At cross purposes in the cloud
Outsourced support providers must not compete with resellers, says Richard Eglon
According to IDC, demand for cloud and big data technologies has kick-started spending on storage infrastructure across EMEA. Cloud and big data requirements are expanding by the day – and so is the related complexity.
While companies scramble to find the right products and services for their storage requirements, they may also realise they do not have the right skills at hand to design, deploy and support new infrastructure.
Among the issues IT professionals should consider is the relationship between their reseller and its network of third-party support providers when dealing with the demands of storage.
Resellers must have the right relationships not only with support providers but with professional services and managed service providers to meet the demands of their customers' ever-changing support requirements.
Yet with so many IT support companies out there, it can be hard to choose the right one. References and case studies are vital, but so are professional accreditations.
One of the big issues facing IT professionals is keeping up with the pace of technology. Training and learning about innovations, even widely used ones such as cloud computing, cost time and money – two things often in short supply.
And cloud, as simple as it might sound as a concept, gets difficult to manage, especially if the storage location is unknown.
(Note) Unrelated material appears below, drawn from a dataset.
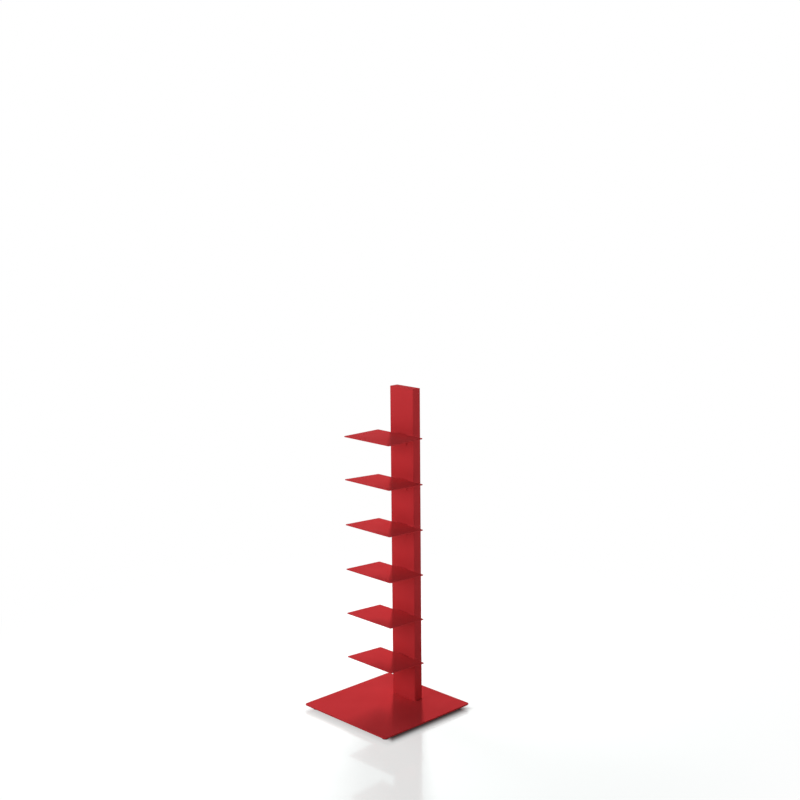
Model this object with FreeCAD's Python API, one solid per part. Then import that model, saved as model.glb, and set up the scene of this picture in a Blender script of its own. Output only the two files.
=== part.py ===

Any data on the public cloud could be dispersed across different cloud providers, which might also have access to information.
How can you monitor who is looking at your data if you don't even know where that data is?
There is also no guarantee that cloud providers are actually managing data according to their customers' policies.
Private cloud too has its challenges: the whereabouts of the data may be known, but there is still a need for it to be maintained by professionals who know how to manage a data crisis if things go wrong in the cloud.
Trusted specialists will maintain the necessary best-practice ISO certifications.
Accreditations and case-study testimonials are important, but it is resellers that have to ensure their partners are not only qualified to do the job but accountable, trustworthy, and a natural extension to their overall services proposition.
The reputation of the reseller rests on its service; if they are outsourcing that service, its partners must want the reseller to succeed and grow too.
The channel isn't going to get that trusting relationship if its partner is trying to cross-sell direct to the end-user customer and make business deals on the side. Resellers already have enough competition.